Opens Oct. 25 at theaters valleywide. (R)—SR
Countdown **
In this mildly stupid teen horror flick about a phone app that tells you how long you have to live, it’s not the app that kills you. The app is just conveying information. But if your remaining time is too short for your liking (as is the case, coincidentally, with most of the characters in the movie) and you try to cheat death, well ... you still die as scheduled, only now you get harassed by a demon beforehand. It’s like
Final Destination without the cleverness, plus
The Ring without the scariness. The heroine, a young nurse (Elizabeth Lail), is duly spunky, and there’s an excitable priest (P.J. Byrne) and a needlessly snarky tech guy (Tom Segura) who add a little humor. The basic problem with the premise—just don’t download the app, dummy, and then you won’t be tempted to try to change your fate—is not addressed. It’s while wasting 90 minutes on mediocrities like this that you start to appreciate how short life really is.
Opens Oct. 25 at theaters valleywide. (PG-13)—Eric D. Snider
The Current War ***1/2
Benedict Cumberbatch as Thomas Edison and Michael Shannon as George Westinghouse! In the fact-based story of the industrial, technical and capitalist battle to light up our world in the late 19th century! This isn’t going to be to everyone’s taste, even as director Alfonso Gomez-Rejon sidesteps typical costume-drama stodginess with an (ahem) electrifying visual style and a decidedly modern flavor to the storytelling. But those intrigued by the intersections between science and culture may find this a grand geek adventure with plenty of resonance for today’s world, almost 150 years later. From how quickly new technology can reach a saturation point so that we can barely remember life before it, to the unforeseen side effects such advancements can spin off, this is a grippingly-told tale of how two wildly different personalities—and the competitive clash between them—had an enormous influence on the world as we know it. There’s more than enough drama and character here to keep a prestige-television series going for years; we need more Nicholas Hoult as Nikola Tesla, for one. In the meantime, this will more than suffice.

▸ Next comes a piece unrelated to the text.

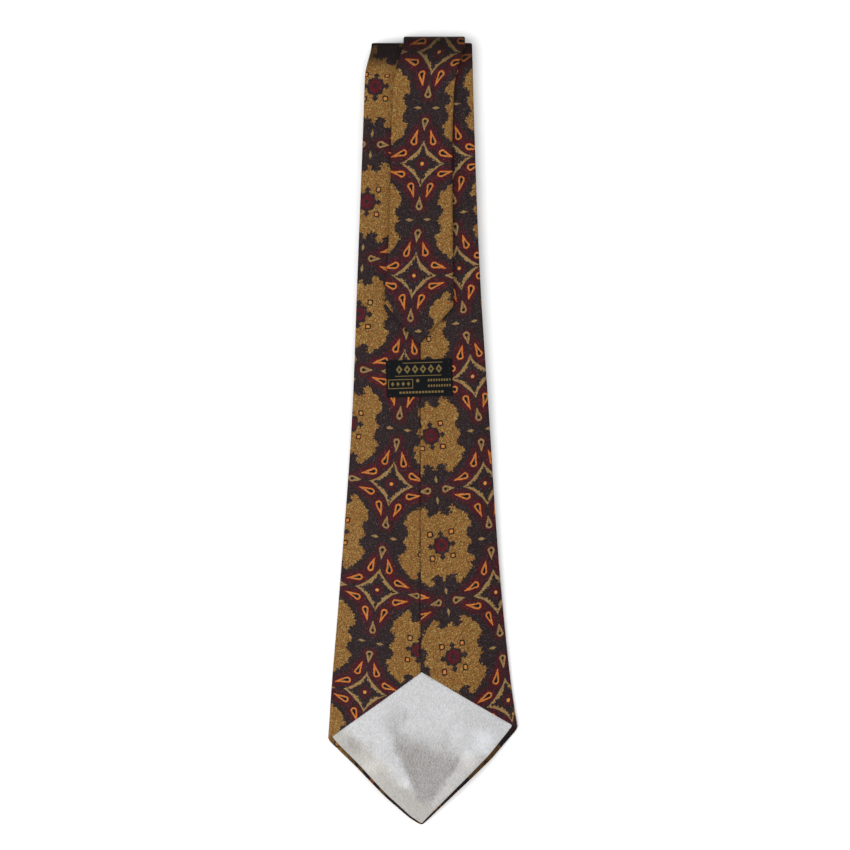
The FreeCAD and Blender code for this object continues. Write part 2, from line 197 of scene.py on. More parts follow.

Opens Oct. 25 at theaters valleywide. (PG-13)—MaryAnn Johanson
Dolemite Is My Name ***
Maybe the biggest complement this middle-aged white boy can pay is saying that Rudy Ray Moore’s campy 1975 blaxploitation film
Dolemite snapped into focus as a result of this movie. When Moore (Eddie Murphy) in this movie gets dressed down by a club owner with words to the effect of, “Vaudeville is dead”—mocking a guy who has tried singing, dancing, comedy and eventually making his own independent film just to be in show biz—it’s a failure to recognize the appeal of an art form that just wants to entertain you. Murphy is great here, conveying the notion that Moore is an entertainer down to his soul, even if the motivation sketched into the script by Scott Alexander and Larry Karaszewski (“I’ll show you, abusive stepdad!”) feels almost oh-by-the-way. Alexander and Karaszewski (
Ed Wood) are clearly the perfect choice for this story, which ultimately focuses on the micro-budget making of
Dolemite itself, though it might have benefited from a bit more attention to Moore’s makeshift creative family including Tituss Burgess, Keegan-Michael Key and Wesley Snipes. But no sense nit-picking. After all, isn’t the point entertaining people?
Opens Oct. 25 at Tower Theatre. (R)—SR
The Lighthouse ***
See
feature review.
Opens Oct. 25 at theaters valleywide. (R)
Paradise Hills **
Allegorical science-fiction is hard enough to pull off without confusion as to what you’re being allegorical about. Emma Roberts plays Uma, a young woman involuntarily committed by her mother to an idyllic “center for emotional healing” where she and other young women are trained to be what other people want them to be. That’s sort of the extent of it for most of the running time, as Uma and her fellow “students”—including Awkwafina, Danielle Macdonald and Eiza González—resist the various treatments implemented by Paradise Hills’ headmistress (a gleefully sinister Milla Jovovich). Director Alice Waddington designs an imaginative physical production for this feminist mash-up of
The Prisoner and
A Clockwork Orange, but doesn’t offer much variation on her theme. Then, out of nowhere, the third act finds her and her co-screenwriters heading off into a completely different direction about the purpose of Paradise Hills—in some ways a more interesting direction, but also one that makes it hard to understand exactly who the villains are. The generous way to describe it would be “intersectional,” although that presumes that the multiple thematic notions are informing one another, rather than merely colliding.
Opens Oct. 25 at theaters valleywide. (NR)—SR
Where’s My Roy Cohn? **1/2
The shadow of Donald Trump hangs heavily over director Matt Tyrnauer’s profile of the notorious attorney, and not entirely in ways that the filmmaker might have expected. Tyrnauer explores the entirety of Cohn’s public life, from his role as right-hand-man to Joseph McCarthy, through his private law practice defending mob figures, and ultimately how his ruthlessness and ability to manipulate the media influenced American politics, up to and including our current POTUS as his de facto protégé. It’s a thorough and often fascinating collection of details, though Tyrnauer’s visual style leans into overly dramatic bits like putting a hallucinatory blur around a segment addressing Cohn as a closeted gay man in 1970s New York. But as much as the filmmaker is underlining that “power in the hands of someone who is that reckless and that arrogant is a very dangerous thing” (nudge, nudge), he’s also bringing into focus the challenge of profiling a narcissistic sociopath trained by a similarly amoral parent to deny responsibility for anything: At a certain point, all you’re doing is cataloging sins, with a gaping hole where any sort of insight could be.